Bosch kann Care-Diesel zu Testzwecken einsetzen. An normalen Tankstellen aber sind Kraftstoffe der Europanorm EN 15940, zu denen Care gehört, nicht zugelassen. Die dafür maßgebliche 10. Verordnung zur Durchführung des Bundesimmissionsschutzgesetzes wurde in den vergangenen Monaten überarbeitet. Aber die Hoffnung von Herstellern und Bosch erfüllte sich nicht: Auch in der Neufassung, die Ende 2019 veröffentlicht werden soll, sind keine Kraftstoffe der Norm 15940 erlaubt.
Begründet wird die Nichtzulassung damit, dass auch Kraftstoff, der aus Palmöl hergestellt wird, der Norm 15940 entspreche.

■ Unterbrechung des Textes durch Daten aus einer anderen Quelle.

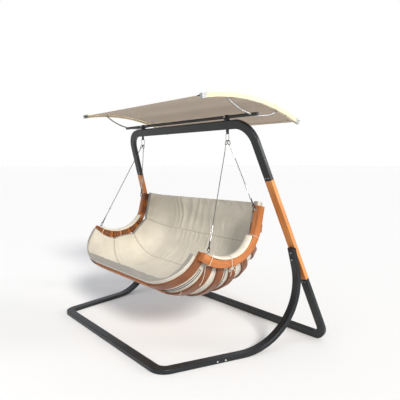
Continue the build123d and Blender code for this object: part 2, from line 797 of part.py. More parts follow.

Dieser solle aber nicht in Umlauf kommen. Ob Palmöl verwendet wurde, lasse sich nicht überprüfen, heißt es beim Bundesumweltamt.
Ansgar Christ, Produktmanager für Pkw-Antriebssysteme bei Bosch, sagt: „Leider wurde bei der Neufassung der Richtlinie eine große Chance verpasst, CO2-reduzierten Kraftstoffen in Deutschland zu einer größeren Verbreitung zu verhelfen. Endverbraucher hätten sicher gerne die Chance gehabt, an der Tankstelle einen weitgehend CO2-neutralen Kraftstoff tanken zu können.“
Bosch hält die Begründung nicht für stichhaltig. „Die Verwendung von Palmöl, für das in Indonesien oder Malaysia Regenwald abgeholzt wird, wäre unbestritten gefährlich für das Weltklima. Aber die europäische Gesetzgebung gibt an anderer Stelle klare Nachhaltigkeitskriterien vor. Wenn diese eingehalten werden, sollte sich die Frage nach dem Ursprung der Stoffe gar nicht stellen.“
Laut Umweltbundesamt hält man Care-Diesel aufgrund der geringen verfügbaren Menge für ungeeignet im Straßenverkehr. Stattdessen setzt die Bundesregierung auf Elektro-Autos und bei Verbrennern auf synthetische Kraftstoffe, so genannte E-Fuels.
In allen anderen europäischen Ländern ist Care-Diesel erlaubt. Dieser kann auch bedenkenlos getankt werden. Um die Gewährleistung zu erhalten, muss jedoch der Fahrzeughersteller die Freigabe für den Einsatz von Care-Diesel erteilen. An einigen wenigen Tankstellen gibt es außerdem Dieselmischungen, die einen bestimmten Anteil von Care-Diesel enthalten. Auch diese sind klimafreundlicher als normaler Diesel.